Sunday, 22 August 2010

Good news for oil producers

Apparently, the incredible, poisoned condition of the Niger delta isn't Shell Oil's fault, despite the fact that everything's covered in oil.
A three-year investigation by the United Nations will almost entirely exonerate Royal Dutch Shell for 40 years of oil pollution in the Niger delta, causing outrage among communities who have long campaigned to force the multinational to clean up its spills and pay compensation.

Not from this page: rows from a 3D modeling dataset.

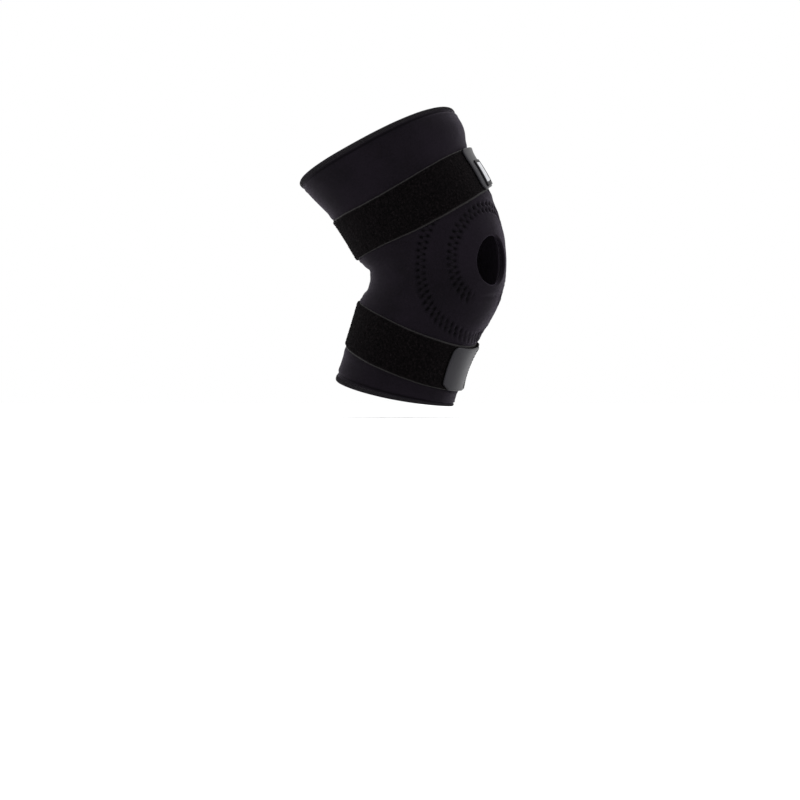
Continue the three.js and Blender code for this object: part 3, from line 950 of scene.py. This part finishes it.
def make_anchor_stitching(strap, turn):
    """The close zigzag that sews the strap down across its start."""
    knots = 61
    steps, at, out = zigzag(knots, 21 * np.linspace(-1, 1, knots), 1 + 2.2 * (np.arange(knots) % 2))
    p, n, _, _ = leg_frame(strap_line(strap, turn) + at, turn + out / degree_at(strap, turn))
    lift = STRAP_TOP - 0.05 + 0.25 * np.abs(np.sin(np.pi * steps))
    path = p + n * (lift + strap_press_on(p))[:, None]
    thread = tubes(strap["name"] + "_anchor_thread", [path], 0.3, sides=6)
    bends(finish_piece(thread, EDGE_THREAD, [strap["name"] + "_anchor_stitching"]))


def corner_loss(is_cut, size, left):
    """How much a corner takes off the tab's half width at a distance from its free end."""
    into = np.clip(size - left, 0, size)
    return into * 0.8 if is_cut else size - np.sqrt(size ** 2 - into ** 2)


def tab_edges(strap, turns, degree, inset=0.0):
    """The tab's lower and upper edges, as distances from its middle."""
    above, below, is_cut = strap["corners"]
    left = np.clip((strap["tab"] - turns) * degree - inset, 0, None)
    half = strap["tab_width"] / 2 - inset
    return corner_loss(is_cut, below, left) - half, half - corner_loss(False, above, left)


def tab_line(strap, turn):
    """The middle line of the tab, which sits a little off the strap's."""
    return strap_line(strap, turn) + strap["tab_shift"]


def tab_strip(name, strap, rows, degree, inset, under, height, material):
    """A strip with the tab's outline. height takes the distance in from the nearest edge."""
    turns = tab_turns(strap, degree, inset)
    low, high = tab_edges(strap, turns, degree, inset)
    # The rows lie closer together towards both edges.
    quarter = np.pi / 2 * 0.97
    t = (np.sin(np.linspace(-1, 1, rows) * quarter) / math.sin(quarter) / 2 + 0.5)[:, None]
    turn = np.broadcast_to(turns, (rows, len(turns)))
    at = tab_line(strap, turn) + low * (1 - t) + high * t
    from_side = np.minimum(t, 1 - t) * (high - low)
    from_end = (strap["tab"] - turn) * degree - inset
    edge = np.clip(np.minimum(from_side, from_end), 0, None)
    p, n, _, _ = leg_frame(at, turn)
    press = strap_press_on(p)
    upper = p + n * (height(edge) + press)[..., None]
    lower = p + n * (under + press)[..., None]
    return finish_piece(closed_strip(name, upper, lower, np.stack([turn * degree, at], -1)), material)


def tab_turns(strap, degree, inset):
    """Turns along the tab, closer together towards its free end."""
    first, last = strap["tab"] - STRAP["tab_length"], strap["tab"] - inset / degree
    near_end = last - 3 + 3 * np.sin(np.linspace(0.08, 1, 16) * np.pi / 2)
    return np.concatenate([strap_turns(first, last - 3, 0.5), near_end])


# One hook's points: how far each hangs below the tape, and how far it leans.
HOOK_DROP = np.array([0.05, -0.3, -0.42, -0.32])
HOOK_LEAN = np.array([0, 0, 0.22, 0.42])


def make_hooks(strap, degree):
    """The hooks of the hook tape, small bent pins that face the strap below."""
    first, last = strap["tab"] - STRAP["tab_length"] + 2, strap["tab"] - 5 / degree
    half = strap["tab_width"] / 2 - 5
    paths = []
    for row, turn in enumerate(np.arange(first, last, 1.5 / degree)):
        odd = row % 2
        for across in np.arange(0.7 * odd - half, half, 1.4):
            p, n, up, _ = leg_frame(np.full(4, tab_line(strap, turn) + across), np.full(4, turn))
            hang = n * (HOOK_UNDER + HOOK_DROP + strap_press_on(p))[:, None]
            paths.append(p + hang + unit(up) * ((2 * odd - 1) * HOOK_LEAN)[:, None])
    return finish_piece(tubes(strap["name"] + "_hooks", paths, 0.12, sides=4), HOOKS)


def make_strap_end(strap):
    """The tail, hook tape and tab at the strap's free end. The hook tape, hooks, tab and its stitches go with
    the end's body; the tail's layers are fixed in place.
    """
    name, end = strap["name"], strap["end"]
    root = strap["tab"] - STRAP["overlap"]
    tab_root = strap["tab"] - STRAP["tab_length"]
    degree = degree_at(strap, strap["tab"] - 10)

    def under(turns):
        return TAIL_ROOT + (TAIL_UNDER - TAIL_ROOT) * smooth(root, root + 9.5, turns)

    def above(rise):
        return lambda turns: under(turns) + rise

    first, last = root - STRAP["hinge"] + 0.8, tab_root + 4
    turns, half = strap_turns(first, last, 0.6), STRAP["width"] / 2
    web = strap_layer(name + "_tail_webbing", strap, turns, half, under, above(0.7),
                      9, WEBBING, edge_round=0.3)
    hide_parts(name + "_strap_tail")
    half -= SELVEDGE
    pile = strap_layer(name + "_tail_plush", strap, turns, half, above(0.55), above(1.6),
                       70, PLUSH, edge_round=0.9, relief=0.28)
    fibres = make_pile_fibres(name + "_tail_fibres", strap, first + 0.5, tab_root, half - 0.8,
                              above(1.6), 420)

    hook = tab_strip(name + "_hook_backing", strap, 41, degree, 2.5, HOOK_UNDER,
                     lambda edge: np.full(edge.shape, TAB_UNDER + 0.05), HOOKS)
    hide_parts(name + "_hook_tape")
    tab = tab_strip(name + "_pull_tab", strap, 81, degree, 0.0, TAB_UNDER, tab_height, TAB_GREY)
    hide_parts(name + "_tab")
    for piece in (hook, tab, make_hooks(strap, degree), make_tab_stitching(strap, degree)):
        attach(piece, end)
    there = shell(strap_line(strap, root + 8), root + 8, 2.0) * MM
    for piece in (web, pile, fibres):
        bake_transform(piece)


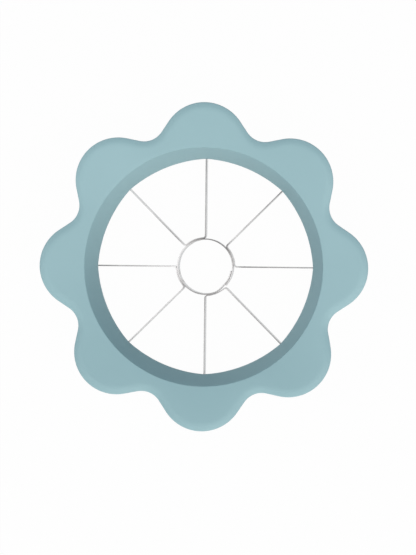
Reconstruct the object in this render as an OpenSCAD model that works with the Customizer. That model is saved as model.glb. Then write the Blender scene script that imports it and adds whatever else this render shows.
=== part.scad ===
// Apple slicer pressed down with both hands: a hollow flower-shaped body, a base cover
// screwed under it, and between them a cartridge of bent steel strips round a core ring.
// The part stands on its base at z = 0, centred on the z axis, with the hand face up.

/* [Body] */
// Width from petal tip to petal tip
overall_d = 143; // [137:1:160]
// Height of the petal tips above the base
body_h = 30; // [27:0.5:36]
// Radius of each round petal
petal_r = 19; // [17.5:0.5:20]
// Depth of the valleys between petals, measured from the tips
valley_depth = 11.7; // [10.5:0.1:12.5]
// Straight run of outline between a petal and a valley
flank_l = 5.5; // [2:0.5:7]
// Slope of the hand face, down towards the opening, in degrees
dish_a = 10; // [4:0.5:12]
// Plastic wall
wall_t = 2.4; // [1.8:0.1:2.8]
// Draft of the outer side, in degrees
side_draft = 0.5; // [0:0.25:1.5]
// Round along the bottom of the outer side
bottom_r = 1.2; // [0.6:0.1:1.4]

/* [Soft edge] */
// Width of the softened edge round the hand face
edge_w = 3.9; // [3.2:0.1:4.6]
// Slope of the softened edge, in degrees
edge_slope = 24; // [18:1:32]
// Radius where the hand face rolls into the soft edge
crest_r = 3.8; // [2:0.1:5]
// Radius where the soft edge rolls into the outer side
nose_r = 0.8; // [0.4:0.1:1.4]

/* [Funnel and opening] */
// Narrowest width of the hand face, at a valley
face_w = 7.9; // [6.8:0.1:9]
// Width of the funnel seen from above
funnel_w = 4.2; // [2.5:0.1:6]
// Break along the edge between the hand face and the funnel
rim_break = 0.3; // [0.1:0.1:0.6]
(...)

Just goes to show that lefty conspiracy theorists like myself and our poor, black, oppressed allies in Africa should think more carefully before jumping to conclusions and blaming the old military-industrial-Western-capitalist nexus for all the world's ills. I'm sorry, Shell. Despite the execution of Ken Saro-Wiwa and his friends when they got in your way, we all owe you a massive apology for our decades of cynicism and distrust - the Ogoni are obviously Luddite whingers who couldn't move with the times. Next time a tiger encourages me to fill my tank, I'll bloody do it, with gratitude and a smile because we got you all wrong.

Oh wait.
The $10m (£6.5m) investigation by the UN environment programme (UNEP), paid for by Shell and commissioned by the Nigerian government 
who both have massive oil interests in the region will say that only 10% of oil pollution in Ogoniland has been caused by equipment failures and company negligence, and concludes that the rest has come from local people illegally stealing oil and sabotaging company pipelines.

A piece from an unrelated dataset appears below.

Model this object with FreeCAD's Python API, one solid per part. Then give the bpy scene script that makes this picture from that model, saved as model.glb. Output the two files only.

Er… phrases like 'you gotta dance with them what brung ya' and 'he who pays the piper calls the tune' spring to mind. As well as musings about why the locals in one of the world's biggest oilfields can't afford petrol and are dying younger.
With 606 oil fields, the Niger delta supplies 40% of the crude oil imported by the US. Life expectancy in its rural communities, half of which have no access to clean water, has fallen to little more than 40 over the past two generations.
But that's just me. Put it out of your mind, Vole. We're living in the Age of Business. That's why the new government's abandoned the Human Rights Annual Report and told British embassies to concentrate on business business BUSINESS. Let's just trust Dave'n'Nick on this one.